[REQUIRED WORK] All of the data below should be written out exactly.

[RECORDED DATA]
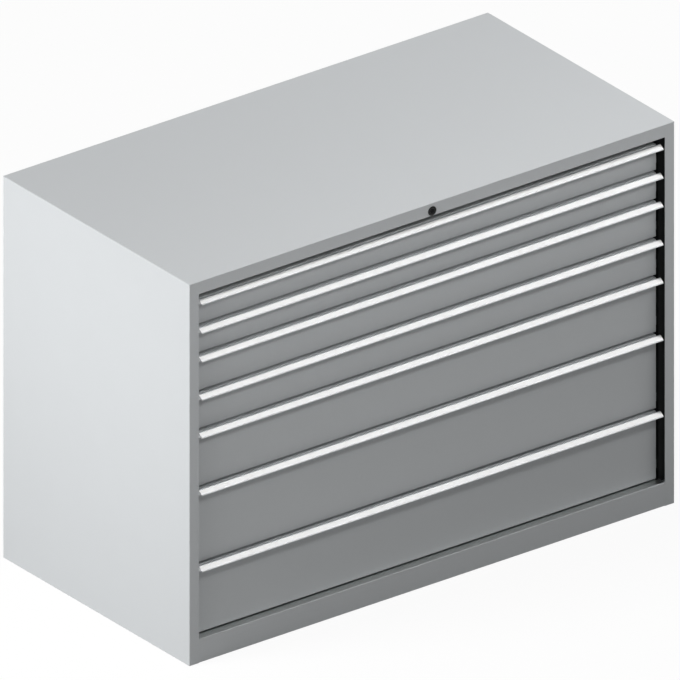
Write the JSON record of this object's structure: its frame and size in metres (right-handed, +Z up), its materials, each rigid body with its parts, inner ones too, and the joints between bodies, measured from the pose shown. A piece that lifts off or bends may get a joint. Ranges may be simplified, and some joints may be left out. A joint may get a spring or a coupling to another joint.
{
  "type": "drawer cabinet",
  "caption": "Low, wide steel drawer cabinet: full-extension drawers on telescopic roller runners, full-width label handles and a central lock.",
  "frame": {"origin": "middle of the floor area that the cabinet covers with its handles, at floor level", "axes": "+X across to the right as seen from the front, +Y from the front to the back, +Z up"},
  "size_m": [1.431, 0.728, 1],
  "materials": {
    "light_grey_paint": "satin powder coat",
    "dark_primer": "matt",
    "zinc_plate": "bright zinc",
    "handle_aluminium": "satin anodised",
    "label_white": "plain",
    "black_cap": "satin",
    "lock_plug": "satin"
  },
  "bodies": {
    "housing": {"left_side_panel": "light_grey_paint", "right_side_panel": "light_grey_paint", "back_panel": "light_grey_paint", "top_panel": "light_grey_paint", "floor_panel": "light_grey_paint", "front_plinth": "light_grey_paint", "top_front_rail": "light_grey_paint", "front_left_upright": "dark_primer", "front_right_upright": "dark_primer", "rear_left_upright": "dark_primer", "rear_right_upright": "dark_primer", "cabinet_rails_left": "zinc_plate", "cabinet_rails_right": "zinc_plate", "lock_housing": "black_cap"},
    "lock": {"lock_cylinder": "lock_plug", "lock_cam": "zinc_plate"},
    "lock_rod": {"lock_rod": "zinc_plate"},
    "locking_bar": {"locking_bar": "zinc_plate"},
    "drawer_1": {"drawer_1_tray": "light_grey_paint", "drawer_1_front": "light_grey_paint", "drawer_1_handle": "handle_aluminium", "drawer_1_label": "label_white", "drawer_1_runners": "zinc_plate"},
    "carriages_1": {"drawer_1_carriages": "zinc_plate"},
    "drawer_2": {"drawer_2_tray": "light_grey_paint", "drawer_2_front": "light_grey_paint", "drawer_2_handle": "handle_aluminium", "drawer_2_label": "label_white", "drawer_2_runners": "zinc_plate"},
    "carriages_2": {"drawer_2_carriages": "zinc_plate"},
    "drawer_3": {"drawer_3_tray": "light_grey_paint", "drawer_3_front": "light_grey_paint", "drawer_3_handle": "handle_aluminium", "drawer_3_label": "label_white", "drawer_3_runners": "zinc_plate"},
    "carriages_3": {"drawer_3_carriages": "zinc_plate"},
    "drawer_4": {"drawer_4_tray": "light_grey_paint", "drawer_4_front": "light_grey_paint", "drawer_4_handle": "handle_aluminium", "drawer_4_label": "label_white", "drawer_4_runners": "zinc_plate"},
    "carriages_4": {"drawer_4_carriages": "zinc_plate"},
    "drawer_5": {"drawer_5_tray": "light_grey_paint", "drawer_5_front": "light_grey_paint", "drawer_5_handle": "handle_aluminium", "drawer_5_label": "label_white", "drawer_5_runners": "zinc_plate"},
    "carriages_5": {"drawer_5_carriages": "zinc_plate"},
    "drawer_6": {"drawer_6_tray": "light_grey_paint", "drawer_6_front": "light_grey_paint", "drawer_6_handle": "handle_aluminium", "drawer_6_label": "label_white", "drawer_6_runners": "zinc_plate"},
    "carriages_6": {"drawer_6_carriages": "zinc_plate"},
    "drawer_7": {"drawer_7_tray": "light_grey_paint", "drawer_7_front": "light_grey_paint", "drawer_7_handle": "handle_aluminium", "drawer_7_label": "label_white", "drawer_7_runners": "zinc_plate"},
    "carriages_7": {"drawer_7_carriages": "zinc_plate"}
  },
  "joints": [
    {"name": "lock_turn", "type": "hinge", "parent": "housing", "child": "lock", "pos_m": [0, -0.361, 0.98], "axis": [0, 1, 0], "range_deg": [0, 90]},
    {"name": "lock_rod_slide", "type": "slide", "parent": "housing", "child": "lock_rod", "axis": [-1, 0, 0], "range_m": [0, 0.0085]},
    {"name": "locking_bar_lift", "type": "slide", "parent": "housing", "child": "locking_bar", "axis": [0, 0, 1], "range_m": [0, 0.0085]},
    {"name": "drawer_1_slide", "type": "slide", "parent": "housing", "child": "drawer_1", "axis": [0, -1, 0], "range_m": [0, 0.62]},
    {"name": "carriages_1_slide", "type": "slide", "parent": "housing", "child": "carriages_1", "axis": [0, -1, 0], "range_m": [0, 0.31]},
    {"name": "drawer_2_slide", "type": "slide", "parent": "housing", "child": "drawer_2", "axis": [0, -1, 0], "range_m": [0, 0.62]},
    {"name": "carriages_2_slide", "type": "slide", "parent": "housing", "child": "carriages_2", "axis": [0, -1, 0], "range_m": [0, 0.31]},
    {"name": "drawer_3_slide", "type": "slide", "parent": "housing", "child": "drawer_3", "axis": [0, -1, 0], "range_m": [0, 0.62]},
    {"name": "carriages_3_slide", "type": "slide", "parent": "housing", "child": "carriages_3", "axis": [0, -1, 0], "range_m": [0, 0.31]},
    {"name": "drawer_4_slide", "type": "slide", "parent": "housing", "child": "drawer_4", "axis": [0, -1, 0], "range_m": [0, 0.62]},
    {"name": "carriages_4_slide", "type": "slide", "parent": "housing", "child": "carriages_4", "axis": [0, -1, 0], "range_m": [0, 0.31]},
    {"name": "drawer_5_slide", "type": "slide", "parent": "housing", "child": "drawer_5", "axis": [0, -1, 0], "range_m": [0, 0.62]},
    {"name": "carriages_5_slide", "type": "slide", "parent": "housing", "child": "carriages_5", "axis": [0, -1, 0], "range_m": [0, 0.31]},
    {"name": "drawer_6_slide", "type": "slide", "parent": "housing", "child": "drawer_6", "axis": [0, -1, 0], "range_m": [0, 0.62]},
    {"name": "carriages_6_slide", "type": "slide", "parent": "housing", "child": "carriages_6", "axis": [0, -1, 0], "range_m": [0, 0.31]},
    {"name": "drawer_7_slide", "type": "slide", "parent": "housing", "child": "drawer_7", "axis": [0, -1, 0], "range_m": [0, 0.62]},
    {"name": "carriages_7_slide", "type": "slide", "parent": "housing", "child": "carriages_7", "axis": [0, -1, 0], "range_m": [0, 0.31]}
  ],
  "couplings": [
    {"joint": "lock_turn", "follows": "lock_rod_slide", "rad_per_m": 184.79},
    {"joint": "locking_bar_lift", "follows": "lock_rod_slide", "ratio": 1},
    {"joint": "carriages_1_slide", "follows": "drawer_1_slide", "ratio": 0.5},
    {"joint": "carriages_2_slide", "follows": "drawer_2_slide", "ratio": 0.5},
    {"joint": "carriages_3_slide", "follows": "drawer_3_slide", "ratio": 0.5},
    {"joint": "carriages_4_slide", "follows": "drawer_4_slide", "ratio": 0.5},
    {"joint": "carriages_5_slide", "follows": "drawer_5_slide", "ratio": 0.5},
    {"joint": "carriages_6_slide", "follows": "drawer_6_slide", "ratio": 0.5},
    {"joint": "carriages_7_slide", "follows": "drawer_7_slide", "ratio": 0.5}
  ]
}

[ANSWER TO THE PROBLEM]
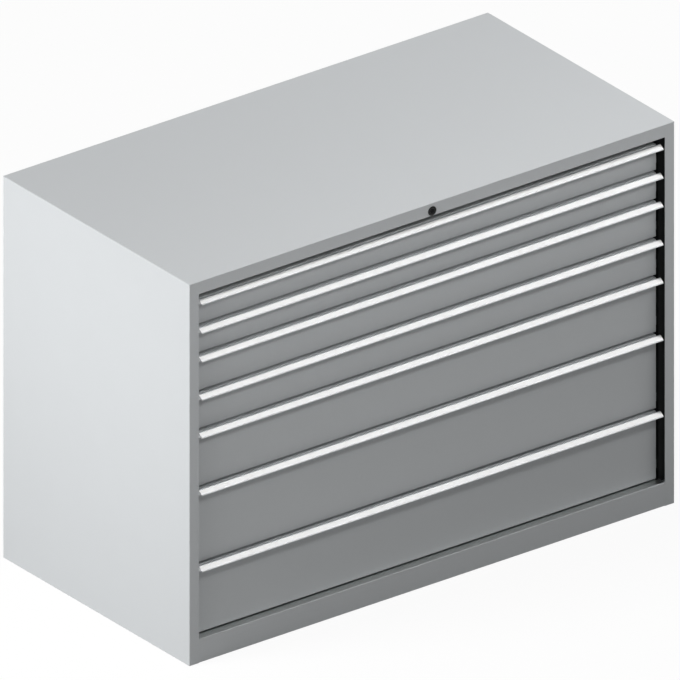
Write the JSON record of this object's structure: its frame and size in metres (right-handed, +Z up), its materials, each rigid body with its parts, inner ones too, and the joints between bodies, measured from the pose shown. A piece that lifts off or bends may get a joint. Ranges may be simplified, and some joints may be left out. A joint may get a spring or a coupling to another joint.
{
  "type": "drawer cabinet",
  "caption": "Low, wide steel drawer cabinet: full-extension drawers on telescopic roller runners, full-width label handles and a central lock.",
  "frame": {"origin": "middle of the floor area that the cabinet covers with its handles, at floor level", "axes": "+X across to the right as seen from the front, +Y from the front to the back, +Z up"},
  "size_m": [1.431, 0.728, 1],
  "materials": {
    "light_grey_paint": "satin powder coat",
    "dark_primer": "matt",
    "zinc_plate": "bright zinc",
    "handle_aluminium": "satin anodised",
    "label_white": "plain",
    "black_cap": "satin",
    "lock_plug": "satin"
  },
  "bodies": {
    "housing": {"left_side_panel": "light_grey_paint", "right_side_panel": "light_grey_paint", "back_panel": "light_grey_paint", "top_panel": "light_grey_paint", "floor_panel": "light_grey_paint", "front_plinth": "light_grey_paint", "top_front_rail": "light_grey_paint", "front_left_upright": "dark_primer", "front_right_upright": "dark_primer", "rear_left_upright": "dark_primer", "rear_right_upright": "dark_primer", "cabinet_rails_left": "zinc_plate", "cabinet_rails_right": "zinc_plate", "lock_housing": "black_cap"},
    "lock": {"lock_cylinder": "lock_plug", "lock_cam": "zinc_plate"},
    "lock_rod": {"lock_rod": "zinc_plate"},
    "locking_bar": {"locking_bar": "zinc_plate"},
    "drawer_1": {"drawer_1_tray": "light_grey_paint", "drawer_1_front": "light_grey_paint", "drawer_1_handle": "handle_aluminium", "drawer_1_label": "label_white", "drawer_1_runners": "zinc_plate"},
    "carriages_1": {"drawer_1_carriages": "zinc_plate"},
    "drawer_2": {"drawer_2_tray": "light_grey_paint", "drawer_2_front": "light_grey_paint", "drawer_2_handle": "handle_aluminium", "drawer_2_label": "label_white", "drawer_2_runners": "zinc_plate"},
    "carriages_2": {"drawer_2_carriages": "zinc_plate"},
    "drawer_3": {"drawer_3_tray": "light_grey_paint", "drawer_3_front": "light_grey_paint", "drawer_3_handle": "handle_aluminium", "drawer_3_label": "label_white", "drawer_3_runners": "zinc_plate"},
    "carriages_3": {"drawer_3_carriages": "zinc_plate"},
    "drawer_4": {"drawer_4_tray": "light_grey_paint", "drawer_4_front": "light_grey_paint", "drawer_4_handle": "handle_aluminium", "drawer_4_label": "label_white", "drawer_4_runners": "zinc_plate"},
    "carriages_4": {"drawer_4_carriages": "zinc_plate"},
    "drawer_5": {"drawer_5_tray": "light_grey_paint", "drawer_5_front": "light_grey_paint", "drawer_5_handle": "handle_aluminium", "drawer_5_label": "label_white", "drawer_5_runners": "zinc_plate"},
    "carriages_5": {"drawer_5_carriages": "zinc_plate"},
    "drawer_6": {"drawer_6_tray": "light_grey_paint", "drawer_6_front": "light_grey_paint", "drawer_6_handle": "handle_aluminium", "drawer_6_label": "label_white", "drawer_6_runners": "zinc_plate"},
    "carriages_6": {"drawer_6_carriages": "zinc_plate"},
    "drawer_7": {"drawer_7_tray": "light_grey_paint", "drawer_7_front": "light_grey_paint", "drawer_7_handle": "handle_aluminium", "drawer_7_label": "label_white", "drawer_7_runners": "zinc_plate"},
    "carriages_7": {"drawer_7_carriages": "zinc_plate"}
  },
  "joints": [
    {"name": "lock_turn", "type": "hinge", "parent": "housing", "child": "lock", "pos_m": [0, -0.361, 0.98], "axis": [0, 1, 0], "range_deg": [0, 90]},
    {"name": "lock_rod_slide", "type": "slide", "parent": "housing", "child": "lock_rod", "axis": [-1, 0, 0], "range_m": [0, 0.0085]},
    {"name": "locking_bar_lift", "type": "slide", "parent": "housing", "child": "locking_bar", "axis": [0, 0, 1], "range_m": [0, 0.0085]},
    {"name": "drawer_1_slide", "type": "slide", "parent": "housing", "child": "drawer_1", "axis": [0, -1, 0], "range_m": [0, 0.62]},
    {"name": "carriages_1_slide", "type": "slide", "parent": "housing", "child": "carriages_1", "axis": [0, -1, 0], "range_m": [0, 0.31]},
    {"name": "drawer_2_slide", "type": "slide", "parent": "housing", "child": "drawer_2", "axis": [0, -1, 0], "range_m": [0, 0.62]},
    {"name": "carriages_2_slide", "type": "slide", "parent": "housing", "child": "carriages_2", "axis": [0, -1, 0], "range_m": [0, 0.31]},
    {"name": "drawer_3_slide", "type": "slide", "parent": "housing", "child": "drawer_3", "axis": [0, -1, 0], "range_m": [0, 0.62]},
    {"name": "carriages_3_slide", "type": "slide", "parent": "housing", "child": "carriages_3", "axis": [0, -1, 0], "range_m": [0, 0.31]},
    {"name": "drawer_4_slide", "type": "slide", "parent": "housing", "child": "drawer_4", "axis": [0, -1, 0], "range_m": [0, 0.62]},
    {"name": "carriages_4_slide", "type": "slide", "parent": "housing", "child": "carriages_4", "axis": [0, -1, 0], "range_m": [0, 0.31]},
    {"name": "drawer_5_slide", "type": "slide", "parent": "housing", "child": "drawer_5", "axis": [0, -1, 0], "range_m": [0, 0.62]},
    {"name": "carriages_5_slide", "type": "slide", "parent": "housing", "child": "carriages_5", "axis": [0, -1, 0], "range_m": [0, 0.31]},
    {"name": "drawer_6_slide", "type": "slide", "parent": "housing", "child": "drawer_6", "axis": [0, -1, 0], "range_m": [0, 0.62]},
    {"name": "carriages_6_slide", "type": "slide", "parent": "housing", "child": "carriages_6", "axis": [0, -1, 0], "range_m": [0, 0.31]},
    {"name": "drawer_7_slide", "type": "slide", "parent": "housing", "child": "drawer_7", "axis": [0, -1, 0], "range_m": [0, 0.62]},
    {"name": "carriages_7_slide", "type": "slide", "parent": "housing", "child": "carriages_7", "axis": [0, -1, 0], "range_m": [0, 0.31]}
  ],
  "couplings": [
    {"joint": "lock_turn", "follows": "lock_rod_slide", "rad_per_m": 184.79},
    {"joint": "locking_bar_lift", "follows": "lock_rod_slide", "ratio": 1},
    {"joint": "carriages_1_slide", "follows": "drawer_1_slide", "ratio": 0.5},
    {"joint": "carriages_2_slide", "follows": "drawer_2_slide", "ratio": 0.5},
    {"joint": "carriages_3_slide", "follows": "drawer_3_slide", "ratio": 0.5},
    {"joint": "carriages_4_slide", "follows": "drawer_4_slide", "ratio": 0.5},
    {"joint": "carriages_5_slide", "follows": "drawer_5_slide", "ratio": 0.5},
    {"joint": "carriages_6_slide", "follows": "drawer_6_slide", "ratio": 0.5},
    {"joint": "carriages_7_slide", "follows": "drawer_7_slide", "ratio": 0.5}
  ]
}